Clues go back 3.8 billion years

10 April 2007
No stone unturned: Geologists Maarten de Wit (UCT) and Harald Furnes (University of Bergen, Norway) hunt ancient rocks in southwest Greenland.

A UCT scientist features among an international team that's found evidence of tectonic movement much earlier than previously thought

A fragment of ancient seafloor, a serendipitous find by a team of international geologists in remote southwest Greenland, shows evidence that Earth's crustal plates were shifting as far back as 3.8 billion years ago.

The team's observations, printed in the 23 March edition of Science, indicate that this tectonic activity began before any known structural geological record of Earth, and provides new clues to understanding Earth's geochemical evolution.

Evidence, in the form of the oldest preserved pieces of the Earth's crust, near Nuuk, where a rare outcrop in the Paleoarchean Isua Supracrustal Belt is found to constitute an ophiolite - ophiolites being pieces of ancient "fossilised" seafloor that formed at oceanic spreading centres - dated between 3.7 and 3.8 billion years old. This is more than one billion years earlier than the oldest previously discovered ophiolite in China, says UCT's Professor Maarten de Wit of the Department of Geological Sciences. De Wit was on the team that spent two weeks scouring the area, "a Mecca for researchers who study the world's oldest rocks".
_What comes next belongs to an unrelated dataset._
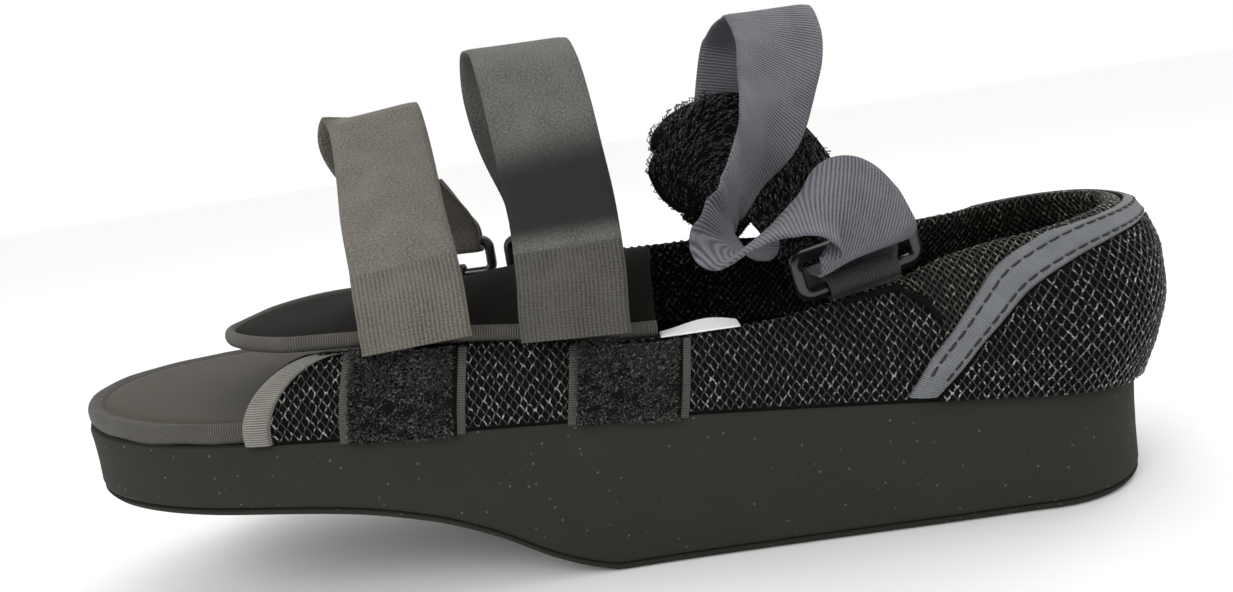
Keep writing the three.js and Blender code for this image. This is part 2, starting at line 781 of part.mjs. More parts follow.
// Ankle strap: through the left ring, curled outwards, turned over and up to its top fold,
// then down behind the pile band
const ankleStrap = heldRows(rings.ankle.y, webWidth, [
  { along: 0, across: -0.43, up: -0.47, hold: 1, a: -1, b: -0.1, c: 0.18 },
  { along: 0, across: -0.28, up: -0.23, hold: 1, a: -1, b: -0.12, c: 0.18 },
  { along: 0, across: 0, up: -0.14, hold: 1, a: -1, b: -0.15, c: 0.18 },
  { along: 0, across: 0.29, up: -0.11, hold: 1, a: -0.98, b: -0.17, c: 0.18 },
  { along: 0, across: 0.54, up: -0.02, hold: 1, a: -0.93, b: -0.27, c: 0.25 },
  { along: 0.07, across: 0.68, up: 0.19, hold: 1, a: -0.84, b: -0.38, c: 0.42 },
  { along: 0.2, across: 0.85, up: 0.38, hold: 0.9, a: -0.7, b: -0.47, c: 0.53 },
  { along: 0.41, across: 0.87, up: 0.42, hold: 0.9, a: -0.52, b: -0.67, c: 0.45 },
  { along: 0.66, across: 0.92, up: 0.35, hold: 0.8, a: -0.37, b: -0.88, c: 0.24 },
  { along: 0.91, across: 0.85, up: 0.23, hold: 0.8, a: -0.34, b: -0.93, c: 0.06 },
  { along: 1.1, across: 0.81, up: 0.11, hold: 0.7, a: -0.33, b: -0.94, c: 0.02 },
  { along: 1.19, across: 0.74, up: 0.17, hold: 0.6, a: -0.33, b: -0.94, c: 0 },
  { along: 1.2, across: 0.7, up: 0.34, hold: 0.5, a: -0.3, b: -0.95, c: 0 },
  { along: 1.14, across: 0.61, up: 0.49, hold: 0.5, a: -0.32, b: -0.95, c: -0.02 },
  { along: 1.06, across: 0.61, up: 0.62, hold: 0.4, a: -0.35, b: -0.93, c: -0.07 },
  { along: 0.93, across: 0.46, up: 0.78, hold: 0.4, a: -0.44, b: -0.89, c: -0.1 },
  { along: 0.73, across: 0.39, up: 1.04, hold: 0.3, a: -0.6, b: -0.8, c: -0.09 },
  { along: 0.57, across: 0.3, up: 1.3, hold: 0.2, a: -0.71, b: -0.69, c: -0.14 },
  { along: 0.46, across: 0.2, up: 1.6, hold: 0.1, a: -0.78, b: -0.6, c: -0.17 },
  { along: 0.38, across: 0.11, up: 1.88, hold: 0, a: -0.87, b: -0.45, c: -0.16 },
  { along: 0.36, across: -0.09, up: 2.12, hold: 0, a: -0.93, b: -0.32, c: -0.1 },
  { along: 0.4, across: -0.31, up: 2.3, hold: 0, a: -0.92, b: -0.36, c: 0.02 },
  { along: 0.51, across: -0.54, up: 2.25, hold: 0, a: -0.93, b: -0.3, c: 0.1 },
  { along: 0.59, across: -0.69, up: 2.04, hold: 0, a: -0.97, b: -0.15, c: 0.1 },
  { along: 0.67, across: -0.71, up: 1.77, hold: 0, a: -1, b: 0, c: 0.06 },
  { along: 0.76, across: -0.7, up: 1.38, hold: 0, a: -1, b: 0, c: 0 },
  { along: 0.83, across: -0.68, up: 0.97, hold: 0, a: -1, b: 0, c: 0 },
]);

// Pile band: from the right collar's inner face up and forwards, folded over and back down
const bandStart = 62;
const bandTurn = -turnAt(toX(bandStart));
const bandHold = wallPoint(bandTurn, 0.7, -wallDepth(bandTurn, 0.7)).y;
const ankleBand = heldRows(bandHold, bandWidth, [
  { along: -0.42, across: 0.15, up: -0.66, hold: 1, a: -0.35, b: 0.33, c: 0.88 },
  { along: -0.24, across: 0.19, up: -0.46, hold: 1, a: -0.42, b: 0.22, c: 0.88 },
  { along: -0.06, across: 0.13, up: -0.27, hold: 0.8, a: -0.55, b: 0.05, c: 0.83 },
  { along: 0.11, across: 0.02, up: -0.01, hold: 0.5, a: -0.68, b: -0.18, c: 0.7 },
  { along: 0.27, across: 0.02, up: 0.3, hold: 0.3, a: -0.72, b: -0.3, c: 0.62 },
  { along: 0.45, across: -0.06, up: 0.57, hold: 0.1, a: -0.68, b: -0.22, c: 0.68 },
  { along: 0.68, across: -0.11, up: 0.8, hold: 0, a: -0.5, b: -0.12, c: 0.85 },
  { along: 0.97, across: -0.13, up: 0.86, hold: 0, a: -0.2, b: -0.1, c: 0.97 },
  { along: 1.31, across: -0.19, up: 0.84, hold: 0, a: -0.05, b: -0.08, c: 1 },
  { along: 1.57, across: -0.34, up: 0.81, hold: 0, a: -0.05, b: -0.04, c: 1 },
  { along: 1.37, across: -0.46, up: 0.75, hold: 0, a: -0.25, b: 0, c: 0.97 },
  { along: 1.1, across: -0.51, up: 0.67, hold: 0, a: -0.5, b: 0, c: 0.87 },
  { along: 0.84, across: -0.52, up: 0.44, hold: 0, a: -0.6, b: 0, c: 0.8 },
  { along: 0.61, across: -0.52, up: 0.2, hold: 0, a: -0.62, b: 0, c: 0.78 },
]);

// How far the band's fold is drawn back across its width, as shares of that width, and how many
// rows from the fold this fades
const foldRow = 9;
const foldReach = [0.6, 2.2];
const foldRows = [
  { at: -1, pull: 0.3 },
  { at: -0.94, pull: 0.27 },
  { at: -0.7, pull: 0.145 },
  { at: -0.45, pull: 0.06 },
  { at: -0.13, pull: 0 },
  { at: 0.05, pull: 0.02 },
  { at: 0.17, pull: 0.065 },
  { at: 0.3, pull: 0.04 },
  { at: 0.5, pull: 0.07 },
  { at: 0.75, pull: 0.19 },
  { at: 0.95, pull: 0.38 },
  { at: 1, pull: 0.46 },
];

const seamRow = 3;
const frontSeam = seamRow / (frontStrap.length - 1);
const middleSeam = seamRow / (middleStrap.length - 1);
const seamGap = 0.0025;

function addStraps() {
  const add = (name, rows, thickness, steps, start, end) => {
    addPiece(name, bandBody(rows, webWidth, thickness, steps, start, end), webColor, 0.8);
  };
  add("hook_tab_front", frontStrap, hookThickness, 10, 0, frontSeam - seamGap);
  add("strap_front", frontStrap, webThickness, 46, frontSeam, 1);
  add("hook_tab_middle", middleStrap, hookThickness, 10, 0, middleSeam - seamGap);
  add("strap_middle", middleStrap, webThickness, 46, middleSeam, 1);
  add("strap_ankle", ankleStrap, webThickness, 80, 0, 1);

  // The pile band's folded end is drawn back at its corners and at the notch between its lobes
  const sides = [-1, -0.7, -0.3, 0.17, 0.5, 0.82, 1];
  const frames = bandFrames(ankleBand, 30, 0, 1);
  const face = (which) =>
    frames.map((frame) => {
      const rowsAway = Math.abs(frame.t * (ankleBand.length - 1) - foldRow);
      const nearFold = 1 - smooth(foldReach[0], foldReach[1], rowsAway);
      return sides.map((side) => {
        const point = bandPoint(frame, bandWidth, bandThickness, side, which);
        point.x -= nearFold * along(foldRows, "pull", side) * bandWidth;
        return point;
      });
    });
  addPiece("ankle_band", sheetBody(face(1), face(-1)), pileColor, 1);
}

const ringInner = webWidth + 1.4;
const ringBevel = 0.9;
const ringCorner = 2;

function roundedRectangle(shape, width, height, corner) {
  const x = width / 2;
  const y = height / 2;
  shape.moveTo(-x + corner, -y);
  shape.lineTo(x - corner, -y);
  shape.quadraticCurveTo(x, -y, x, -y + corner);
  shape.lineTo(x, y - corner);
  shape.quadraticCurveTo(x, y, x - corner, y);
  shape.lineTo(-x + corner, y);
  shape.quadraticCurveTo(-x, y, -x, y - corner);
  shape.lineTo(-x, -y + corner);
  shape.quadraticCurveTo(-x, -y, -x + corner, -y);
  return shape;
}

function ringGeometry() {
  const flat = ringWire - 2 * ringBevel;
  const grow = 2 * ringBevel;
  const outline = roundedRectangle(
    new THREE.Shape(),
    ringInner + grow + 2 * flat,
    ringGap + grow + 2 * flat,
    ringCorner,
  );
  const hole = new THREE.Path();
  outline.holes.push(roundedRectangle(hole, ringInner + grow, ringGap + grow, ringCorner / 2));
  const geometry = new THREE.ExtrudeGeometry(outline, {
    depth: ringWire - 2 * ringBevel,
    bevelThickness: ringBevel,
    bevelSize: ringBevel,
    bevelSegments: 1,
    curveSegments: 3,
  });
  geometry.translate(0, 0, -(ringWire - 2 * ringBevel) / 2);
  geometry.rotateX(Math.PI / 2);
  return geometry;
}

// A fabric tab in the ring's own frame: a drop-shaped fold with a hole for the lower bar, and two
// sewn-together legs that follow the wall down. Outwards is the side away from the wall.
function ringTab({ side, inside, top, turn, y, tabWidth }) {
  const barZ = top - barDrop;
  const outwards = inside ? -side : side;
  const round = tabHole + tabThickness;
  const points = [];
  const arcSteps = 12;
  const arcStart = -50;
  const arcEnd = 222;
  for (let k = 0; k <= arcSteps; k += 1) {
    const angle = THREE.MathUtils.degToRad(arcStart + ((arcEnd - arcStart) * k) / arcSteps);
    points.push(new THREE.Vector2(outwards * round * Math.cos(angle), round * Math.sin(angle)));
  }
  const leg = (share, away) => {
    const level = levelOf(turn, barZ - share * tabReach - wallPoint(turn, 0, 0).z);
    const out = inside ? -wallDepth(turn, level) - away : away;
    const point = wallPoint(turn, level, out);
    return new THREE.Vector2(point.y - y, point.z - barZ);
  };
  const shares = [0.34, 0.55, 0.78, 1];
  points.push(...shares.map((share) => leg(share, tabSeat)));
  points.push(...shares.map((share) => leg(share, tabSeat + 2 * tabThickness)).reverse());
  const outline = new THREE.Shape(points);
  const bore = new THREE.Path();
  bore.absarc(0, 0, tabHole, 0, Math.PI * 2);
  outline.holes.push(bore);
  const geometry = new THREE.ExtrudeGeometry(outline, {
    depth: tabWidth,
    bevelEnabled: false,
    curveSegments: 7,
  });
  geometry.translate(0, -barDrop / 2, -tabWidth / 2);
  geometry.rotateY(Math.PI / 2);
  geometry.rotateX(Math.PI / 2);
  return geometry;
}

function addRings() {
  for (const [name, ring] of Object.entries(rings)) {
    const place = (geometry) => {
      geometry.rotateY(ring.tilt);
      geometry.rotateZ(ring.turned);
      geometry.translate(toX(ring.s), ring.y, ring.top - barDrop / 2);
      return geometry;
    };
    addPiece("ring_" + name, place(ringGeometry()), ringColor, 0.35);
    addPiece("ring_tab_" + name, place(ringTab(ring)), webColor, 0.85);
  }
}

// Blank white tag on the left quarter's top edge
function addTag() {
  const face = (lift) => {
    const grid = [];
    for (let i = 0; i <= 4; i += 1) {
      const turn = turnAt(toX(tagStart + (tagLength * i) / 4));
      const line = [];
      for (let j = 0; j <= 2; j += 1) {
        const point = wallPoint(turn, 1, 1 - (tagReach * j) / 2);
        line.push(point.add(new THREE.Vector3(0, 0, clearance + lift)));
      }
      grid.push(line);
    }
    return grid;
  };
  addPiece("blank_tag", sheetBody(face(tagThickness), face(0)), tagColor, 0.7);
}

addSole();
addInsole();
addUpper();
addCounter();
addQuarterTrims();
addFlap();
addStraps();
addRings();
addTag();

export default group;
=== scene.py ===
# %% [markdown]
# Post operative shoe: an open-toed shoe on a foam wedge, closed by three straps.
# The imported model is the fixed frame. Each cell dresses one piece of it as a shoemaker would:
# foam first, then the footbed, the knitted upper, its tapes and pile, the flap and the straps.
# All shapes are worked out in millimetres and turned to metres when a mesh is made.

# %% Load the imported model
import math

import bmesh
import bpy
import numpy as np
from mathutils import Matrix, Vector


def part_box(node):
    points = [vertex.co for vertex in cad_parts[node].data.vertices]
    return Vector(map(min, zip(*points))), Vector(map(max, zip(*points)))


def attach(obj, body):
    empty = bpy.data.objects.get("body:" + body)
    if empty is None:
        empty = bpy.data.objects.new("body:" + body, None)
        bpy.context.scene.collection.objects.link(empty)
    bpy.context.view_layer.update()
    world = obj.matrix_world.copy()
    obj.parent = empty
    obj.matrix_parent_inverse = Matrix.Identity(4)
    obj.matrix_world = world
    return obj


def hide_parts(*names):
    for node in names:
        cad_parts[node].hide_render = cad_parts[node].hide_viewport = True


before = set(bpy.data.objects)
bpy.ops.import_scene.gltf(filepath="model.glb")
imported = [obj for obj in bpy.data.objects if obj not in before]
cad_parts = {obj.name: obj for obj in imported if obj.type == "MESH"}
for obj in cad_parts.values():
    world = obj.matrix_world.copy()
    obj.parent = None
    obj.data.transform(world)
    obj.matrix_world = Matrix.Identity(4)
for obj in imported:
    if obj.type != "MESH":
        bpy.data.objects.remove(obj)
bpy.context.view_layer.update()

MM = 0.001
sole_low, sole_high = (np.array(corner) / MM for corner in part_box("midsole"))
print("sole from", sole_low.round(1), "to", sole_high.round(1), "mm")

# %% [markdown]
# The camera stands at the photograph's place. It was found by fitting the known lengths of the
# sole and the straps, and it is rolled, because the photograph was turned level by eye while
# the shoe itself stands on its tread.

# %% Camera
CAMERA_PLACE = (45.1, 266.7, 109.8)
CAMERA_YAW, CAMERA_PITCH, CAMERA_ROLL = (math.radians(a) for a in (3.61, 9.64, -8.73))
CAMERA_LENS, CAMERA_SENSOR, CAMERA_NEAR = 27.51, 36, 10 * MM

aim = Vector((
    math.sin(CAMERA_YAW) * math.cos(CAMERA_PITCH),
    -math.cos(CAMERA_YAW) * math.cos(CAMERA_PITCH),
    -math.sin(CAMERA_PITCH),
))
level_right = Vector((-math.cos(CAMERA_YAW), -math.sin(CAMERA_YAW), 0))
level_up = level_right.cross(aim)
view_right = math.cos(CAMERA_ROLL) * level_right + math.sin(CAMERA_ROLL) * level_up
view_up = -math.sin(CAMERA_ROLL) * level_right + math.cos(CAMERA_ROLL) * level_up

camera_data = bpy.data.cameras.new("photo_camera")
camera_data.lens = CAMERA_LENS
camera_data.sensor_width = CAMERA_SENSOR
camera_data.sensor_fit = "HORIZONTAL"
camera_data.clip_start = CAMERA_NEAR
camera = bpy.data.objects.new("photo_camera", camera_data)
axes = Matrix((view_right, view_up, -aim)).transposed().to_4x4()
camera.matrix_world = Matrix.Translation(Vector(CAMERA_PLACE) * MM) @ axes
bpy.context.collection.objects.link(camera)
bpy.context.scene.camera = camera

# %% [markdown]
# Colours are written as the sRGB hex values that a picker shows. Cycles works in linear light,
# so one function turns them. Every material here is one Principled shader with a few textures
# before it, so a small class adds the nodes and gives their outputs. Sizes in it are in mm.

# %% Helpers for materials
def linear(hex_colour):
    """The linear RGBA colour of an sRGB hex value."""
    parts = [int(hex_colour[i:i + 2], 16) / 255 for i in (1, 3, 5)]
    return tuple(c / 12.92 if c <= 0.04045 else ((c + 0.055) / 1.055) ** 2.4 for c in parts) + (1,)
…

"It's a geological paradise," De Wit confirmed.

Researchers had been unable to determine the beginning of plate tectonics, colossal movements of the Earth's outer shell that explain how oceans and continents were formed.

The team's finding is significant, pushing back the date of plate tectonic processes to an era far closer to Earth's conception 4.5 billion years ago.

"Since the plate tectonic paradigm is the framework in which we interpret all modern-day geology, it is important to know how far back in time it operated," said co-author, Professor Minik Rosing of the University of Copenhagen, as reported in BBC News.

Fortuitously, the normally fractious weather played along, clear conditions helping them find the sheeted dike complex, considered to be the crucial component of ophiolites, in a brooding landscape dominated by black basalt. Though the rock samples were dated in England using a uranium lead process, UCT will soon be able to do this kind of work, thanks to a R20-million purchase of three state-of-the-art instruments acquired by the African Earth Observatory Network (AEON). AEON is an international initiative to train African scientists to develop "robust Earth stewardship models".

In 2004 De Wit co-authored another Science paper with team member Professor Harald Furnes, documenting how microscopic organisms, smaller than the width of human hair, had eaten their way into similar rock in the 3.5 billion-year-old Barberton Mountain Land of Mpumalanga to form long, worm-like tubes.

The finding proved that the microbial processes we see today also occurred at the earliest stages of Earth's history, close to the origins of life on earth.

The work in Greenland is an attempt to push that date back by another 300 million years.